The feeling tone varies greatly. Low doses tend to produce a peaceful state, but higher doses generate too much activity for me to feel peaceful. The nature of this activity affects the feeling tone, which can be one of aversion if the experience is disorienting or hellish, or positive, if the experience is awesome and fascinating.

Ending phase: The beginning of the end is when I return to awareness of who I am and what is happening (i.e. that I have just smoked DMT and am now coming back). Awareness of my body gradually returns, and the hallucinations gradually fade, until there seems no point in keeping my eyes closed longer. The trance lasts about five minutes, then there's about another five minutes during which the effect is fading, and by 15 - 20 minutes I'm pretty much back to normal consciousness, although a certain shakiness of mind may persist for an hour. Recently a mild headache has ensued for a day or two, which did not happen before. Frequently, at about the 10 minute stage, I experience physical trembling, which may be quite marked. Sometimes I've thought of it as a delayed fear reaction. However, on one occasion when a sitter was present he said he did not notice any physical trembling. It feels as if there's some strange energy in my body. This wears off after a few minutes. Sometimes it doesn't occur at all. Order of becoming aware of body: Breathing is always the first - in fact I usually don't lose contact with the awareness of breathing. Then perhaps awareness of heartbeat. Sometimes in the trance I am vaguely aware of my hands and feet. Total body awareness returns gradually. I open my eyes when the hallucinations have ceased, or ceased to be of interest. At this point the room seems fairly normal. However, if I open my eyes during the trance (in retreat from something unpleasant) then there can be severe visual distortion. In the most extreme case of this the parts of the room seemed to be moving around a lot in relation to each other. I was aware of the door, the window, etc., but nothing would remain still. This was a little disconcerting, but not frightening, since I was aware it was due to the effect of the drug, and it was in fact a reassuring state compared to that which I had just been in. On an earlier trip, after retreating and opening my eyes, I felt disoriented and the room seemed weird but the parts of it were stable; objects were recognizable but seemed to have strange auras. The feeling associated with the end of the trip varies a lot, from amazement to relief. Generally I reflect on what has happened. If nothing much happened I may find myself reflecting on personal matters; sometimes even childhood memories emerge. These are not "total recollection", and it is not as if I am reliving the experience.

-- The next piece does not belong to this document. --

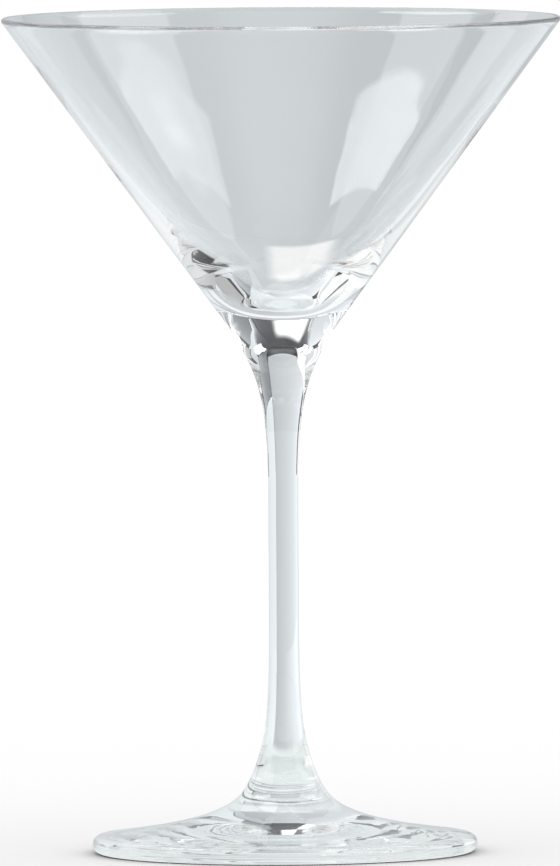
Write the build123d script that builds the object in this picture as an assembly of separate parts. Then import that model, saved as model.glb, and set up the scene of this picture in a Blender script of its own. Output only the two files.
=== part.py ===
"""Martini glass in three fused pieces of clear glass: a conical bowl, a drawn stem and a pressed foot.

Units are millimetres. The origin is the centre of the foot on the table, and +Z runs up the axis.
Every piece is turned about +Z from half of its section, drawn as (radius, height) points.
"""
from build123d import *
from math import asin, atan2, cos, hypot, sin, tan
import os

# Overall size
GLASS_HEIGHT = 173.5
RIM_RADIUS = 58.0
FOOT_RADIUS = 40.0
STEM_RADIUS = 3.1

# Bowl: a straight cone whose wall thickens down to a rounded floor
LIP_THICKNESS = 1.2
WALL_BEND_HEIGHT = 132.0  # where the inside's directions at the lip and at the shoulder would meet
SHOULDER_RADIUS = 17.5  # inside, where the wall turns into the floor
SHOULDER_HEIGHT = 124.0
SHOULDER_REACH = 12.0  # how far the wall's direction is held below the shoulder
BOWL_FLOOR_HEIGHT = 114.0  # lowest point inside the bowl
BOWL_FLOOR_REACH = 6.0  # how flat the inside is at its lowest point

# Corner where the cone's outside would meet the flare under it, rounded over its blend each way
CORNER_RADIUS = 9.65
CORNER_HEIGHT = 107.2
CORNER_BLEND = 1.8  # height of the rounding above the corner, and below it

# Flare under the bowl, from the bowl seam down to the plain stem
UPPER_FLARE_LEAN = 0.49  # radius lost per millimetre of height at the seam
UPPER_FLARE_REACH = 6.0
UPPER_FLARE_END = 75.8
UPPER_FLARE_END_REACH = 19.2

# Seam between the bowl and the stem
BOWL_SEAM_RADIUS = CORNER_RADIUS - UPPER_FLARE_LEAN * CORNER_BLEND
BOWL_SEAM_HEIGHT = CORNER_HEIGHT - CORNER_BLEND

# Flare above the foot, from the plain stem down to the foot seam
LOWER_FLARE_START = 50.0
LOWER_FLARE_START_REACH = 13.0
FOOT_SEAM_RADIUS = 4.7
FOOT_SEAM_HEIGHT = 22.5
FOOT_SEAM_LEAN = 0.26  # radius gained per millimetre of height lost at the seam
LOWER_FLARE_REACH = 5.2

# Foot: a drawn-up neck on a thin disc with a rounded edge and a hollow underside
NECK_REACH = 6.0
KNEE_RADIUS = 10.5
KNEE_HEIGHT = 10.8
KNEE_FALL = 0.72  # height lost per millimetre of radius at the knee
KNEE_INNER_REACH = 2.4
KNEE_OUTER_REACH = 5.0
EDGE_THICKNESS = 3.7
EDGE_FALL = 0.13
EDGE_REACH = 14.0
EDGE_ROUND = EDGE_THICKNESS / 2
CONTACT_RING_INNER_RADIUS = 33.0
UNDERSIDE_HOLLOW = 1.0


def turned(outline):
    """Turn a closed half section about the +Z axis."""
    section = Plane.XZ * make_face(outline)
    return revolve(section, axis=Axis.Z, revolution_arc=360)


def tangent_angle(point, circle_centre, circle_radius):
    """Angle from vertical of the line from a point up to a circle that it touches on its outer side."""
    run = circle_centre[0] - point[0]
    rise = circle_centre[1] - point[1]
    return atan2(run, rise) + asin(circle_radius / hypot(run, rise))


def make_bowl():
    """The cup: straight outside, rounded lip, and an inside that curves away as the wall thickens."""
    lip_radius = LIP_THICKNESS / 2
    lip = (RIM_RADIUS - lip_radius, GLASS_HEIGHT - lip_radius)
    corner = (CORNER_RADIUS, CORNER_HEIGHT)
    shoulder = (SHOULDER_RADIUS, SHOULDER_HEIGHT)
    outside_angle = tangent_angle(corner, lip, lip_radius)

    lip_outside = (lip[0] + lip_radius * cos(outside_angle), lip[1] - lip_radius * sin(outside_angle))
    lip_top = (lip[0], GLASS_HEIGHT)
    lip_inside = (lip[0] - lip_radius * cos(outside_angle), lip[1] + lip_radius * sin(outside_angle))
    wall_bend = (lip_inside[0] - (lip_inside[1] - WALL_BEND_HEIGHT) * tan(outside_angle), WALL_BEND_HEIGHT)
    inside_angle = atan2(wall_bend[0] - SHOULDER_RADIUS, wall_bend[1] - SHOULDER_HEIGHT)
    cone_end = (CORNER_RADIUS + CORNER_BLEND * tan(outside_angle), CORNER_HEIGHT + CORNER_BLEND)
    shoulder_handle = (
        SHOULDER_RADIUS - SHOULDER_REACH * sin(inside_angle),
        SHOULDER_HEIGHT - SHOULDER_REACH * cos(inside_angle),
    )
    floor = (0, BOWL_FLOOR_HEIGHT)
    floor_handle = (BOWL_FLOOR_REACH, BOWL_FLOOR_HEIGHT)
    seam_centre = (0, BOWL_SEAM_HEIGHT)
    seam_edge = (BOWL_SEAM_RADIUS, BOWL_SEAM_HEIGHT)

    return turned(
        [
            Line(seam_centre, seam_edge),
            Bezier(seam_edge, corner, cone_end),
            Line(cone_end, lip_outside),
            ThreePointArc(lip_outside, lip_top, lip_inside),
            Bezier(lip_inside, wall_bend, shoulder),
            Bezier(shoulder, shoulder_handle, floor_handle, floor),
            Line(floor, seam_centre),
        ]
    )


def make_stem():
    """The drawn rod, flared at the top to carry the bowl and at the bottom to meet the foot."""
    top_centre = (0, BOWL_SEAM_HEIGHT)
    top_edge = (BOWL_SEAM_RADIUS, BOWL_SEAM_HEIGHT)
    top_edge_handle = (
        BOWL_SEAM_RADIUS - UPPER_FLARE_LEAN * UPPER_FLARE_REACH,
        BOWL_SEAM_HEIGHT - UPPER_FLARE_REACH,
    )
    rod_top_handle = (STEM_RADIUS, UPPER_FLARE_END + UPPER_FLARE_END_REACH)
    rod_top = (STEM_RADIUS, UPPER_FLARE_END)
    rod_bottom = (STEM_RADIUS, LOWER_FLARE_START)
    rod_bottom_handle = (STEM_RADIUS, LOWER_FLARE_START - LOWER_FLARE_START_REACH)
    bottom_edge_handle = (
        FOOT_SEAM_RADIUS - FOOT_SEAM_LEAN * LOWER_FLARE_REACH,
        FOOT_SEAM_HEIGHT + LOWER_FLARE_REACH,
    )
    bottom_edge = (FOOT_SEAM_RADIUS, FOOT_SEAM_HEIGHT)
    bottom_centre = (0, FOOT_SEAM_HEIGHT)

    return turned(
        [
            Line(top_centre, top_edge),
            Bezier(top_edge, top_edge_handle, rod_top_handle, rod_top),
            Line(rod_top, rod_bottom),
            Bezier(rod_bottom, rod_bottom_handle, bottom_edge_handle, bottom_edge),
            Line(bottom_edge, bottom_centre),
            Line(bottom_centre, top_centre),
        ]
    )


def make_foot():
    """The disc: drawn-up neck, gently falling top, rounded edge, flat contact ring, hollow underside."""
    seam_centre = (0, FOOT_SEAM_HEIGHT)
    seam_edge = (FOOT_SEAM_RADIUS, FOOT_SEAM_HEIGHT)
    neck_handle = (FOOT_SEAM_RADIUS + FOOT_SEAM_LEAN * NECK_REACH, FOOT_SEAM_HEIGHT - NECK_REACH)
    knee = (KNEE_RADIUS, KNEE_HEIGHT)
    knee_inner = (KNEE_RADIUS - KNEE_INNER_REACH, KNEE_HEIGHT + KNEE_FALL * KNEE_INNER_REACH)
    knee_outer = (KNEE_RADIUS + KNEE_OUTER_REACH, KNEE_HEIGHT - KNEE_FALL * KNEE_OUTER_REACH)
    edge_top = (FOOT_RADIUS - EDGE_ROUND, EDGE_THICKNESS)
    edge_handle = (edge_top[0] - EDGE_REACH, EDGE_THICKNESS + EDGE_FALL * EDGE_REACH)
    edge_outside = (FOOT_RADIUS, EDGE_ROUND)
    edge_bottom = (FOOT_RADIUS - EDGE_ROUND, 0)
    ring_inside = (CONTACT_RING_INNER_RADIUS, 0)
    hollow_handle = (CONTACT_RING_INNER_RADIUS / 2, UNDERSIDE_HOLLOW)
    hollow_centre = (0, UNDERSIDE_HOLLOW)

    return turned(
        [
            Bezier(seam_edge, neck_handle, knee_inner, knee),
            Bezier(knee, knee_outer, edge_handle, edge_top),
            ThreePointArc(edge_top, edge_outside, edge_bottom),
            Line(edge_bottom, ring_inside),
            Bezier(ring_inside, hollow_handle, hollow_centre),
            Line(hollow_centre, seam_centre),
            Line(seam_centre, seam_edge),
        ]
    )


def main():
    os.makedirs("parts", exist_ok=True)
    pieces = {
        "bowl": make_bowl(),
        "stem": make_stem(),
        "foot": make_foot(),
    }
    for name, piece in pieces.items():
        piece.label = name
        export_step(piece, f"parts/{name}.step")


main()
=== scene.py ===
import math

import bpy
from mathutils import Matrix, Vector


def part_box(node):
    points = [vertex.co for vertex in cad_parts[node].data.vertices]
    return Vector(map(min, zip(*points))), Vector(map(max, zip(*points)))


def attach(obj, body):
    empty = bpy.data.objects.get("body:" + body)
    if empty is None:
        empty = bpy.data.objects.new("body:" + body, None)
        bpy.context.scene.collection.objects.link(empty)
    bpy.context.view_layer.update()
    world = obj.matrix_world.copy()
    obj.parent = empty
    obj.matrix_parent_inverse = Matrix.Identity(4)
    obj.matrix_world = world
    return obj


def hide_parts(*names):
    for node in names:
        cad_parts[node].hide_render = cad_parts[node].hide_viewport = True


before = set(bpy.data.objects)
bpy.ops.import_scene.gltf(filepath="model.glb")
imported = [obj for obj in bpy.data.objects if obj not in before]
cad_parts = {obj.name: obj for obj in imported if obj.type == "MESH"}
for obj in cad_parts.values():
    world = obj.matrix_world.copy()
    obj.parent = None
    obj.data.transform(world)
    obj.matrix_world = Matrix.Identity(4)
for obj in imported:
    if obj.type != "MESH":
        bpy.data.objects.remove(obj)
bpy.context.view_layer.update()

MM = 0.001

# Driving sizes read from the frame, in metres
BOWL_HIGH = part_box("bowl")[1]
FOOT_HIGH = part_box("foot")[1]
GLASS_HEIGHT = BOWL_HIGH[2]
RIM_RADIUS = BOWL_HIGH[0]
FOOT_SEAM_HEIGHT = FOOT_HIGH[2]
FOOT_RADIUS = FOOT_HIGH[0]

# Driving sizes of the design: lengths in metres, leans and falls as length over length
LIP_THICKNESS = 1.2 * MM
WALL_BEND_HEIGHT = 132.0 * MM
SHOULDER_RADIUS = 17.5 * MM
SHOULDER_HEIGHT = 124.0 * MM
SHOULDER_REACH = 12.0 * MM
BOWL_FLOOR_HEIGHT = 114.0 * MM
BOWL_FLOOR_REACH = 6.0 * MM
CORNER_RADIUS = 9.65 * MM
CORNER_HEIGHT = 107.2 * MM
CORNER_BLEND = 1.8 * MM
UPPER_FLARE_LEAN = 0.49
UPPER_FLARE_REACH = 6.0 * MM
UPPER_FLARE_END = 75.8 * MM
UPPER_FLARE_END_REACH = 19.2 * MM
BOWL_SEAM_RADIUS = CORNER_RADIUS - UPPER_FLARE_LEAN * CORNER_BLEND
BOWL_SEAM_HEIGHT = CORNER_HEIGHT - CORNER_BLEND
STEM_RADIUS = 3.1 * MM
LOWER_FLARE_START = 50.0 * MM
LOWER_FLARE_START_REACH = 13.0 * MM
FOOT_SEAM_RADIUS = 4.7 * MM
FOOT_SEAM_LEAN = 0.26
LOWER_FLARE_REACH = 5.2 * MM
NECK_REACH = 6.0 * MM
KNEE_RADIUS = 10.5 * MM
KNEE_HEIGHT = 10.8 * MM
KNEE_FALL = 0.72
KNEE_INNER_REACH = 2.4 * MM
KNEE_OUTER_REACH = 5.0 * MM
EDGE_THICKNESS = 3.7 * MM
EDGE_FALL = 0.13
EDGE_REACH = 14.0 * MM
EDGE_ROUND = EDGE_THICKNESS / 2
CONTACT_RING_INNER_RADIUS = 33.0 * MM
UNDERSIDE_HOLLOW = 1.0 * MM

# Slow waves that hand finishing leaves in glass. Each is how many go round the piece, the wave length along
# its section, the depth and the shift in radians.
BOWL_WAVES = [
    (2, 31 * MM, 0.009 * MM, 0.4),
    (5, 17 * MM, 0.0035 * MM, 2.1),
    (9, 11 * MM, 0.0012 * MM, 4.0),
]
STEM_WAVES = [(1, 19 * MM, 0.010 * MM, 1.0), (3, 9 * MM, 0.003 * MM, 3.0)]
FOOT_WAVES = [
    (1, 2.3 * MM, 0.003 * MM, 0.0),
    (2, 5.2 * MM, 0.005 * MM, 1.3),
    (5, 11 * MM, 0.006 * MM, 2.6),
]

# How far the waves take to grow from nothing at the lip, the bowl's seam, and the foot's seam and edge
LIP_CALM = 12 * MM
BOWL_SEAM_CALM = 9 * MM
FOOT_CALM = 5 * MM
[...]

I have not noticed any negative after-effects except at some times a mild headache. This could be related to diet [at that time a minimal-subsistence diet] or general health.

I don't feel I have lost anything by smoking DMT. I have gained a number of unique and amazing experiences, which have led me to wonder about sources of non-normal knowledge possibly available by this means. There has not been a progression or regular change over time in my DMT experiences, due perhaps to irregularity of quality and quantity, as well as to differences in mood, set and setting. There has presumably been an effect due to my learning to use this substance, but this is hard to describe.

In my experience with psychedelics (LSD, psilocybin, ketamine, iboga, harmaline, MDMA and 2-CB) DMT is certainly the most powerful. Psilocybin may in large doses take you into the hyperspatial reality, but only DMT will take you there directly, reliably and quickly. There is still much uncertainty as to the nature of the world to which DMT provides access, but further research will presumably allow researchers to arrive at some consensus. I believe that this is an alternative reality which previously only shamans have explored in a methodical fashion, that it is a reality which surrounds the reality of our ordinary experience, and that it is the realm we shall enter when we die. It is a rich and fascinating (as well as occasionally frightening) realm which awaits our continued exploration.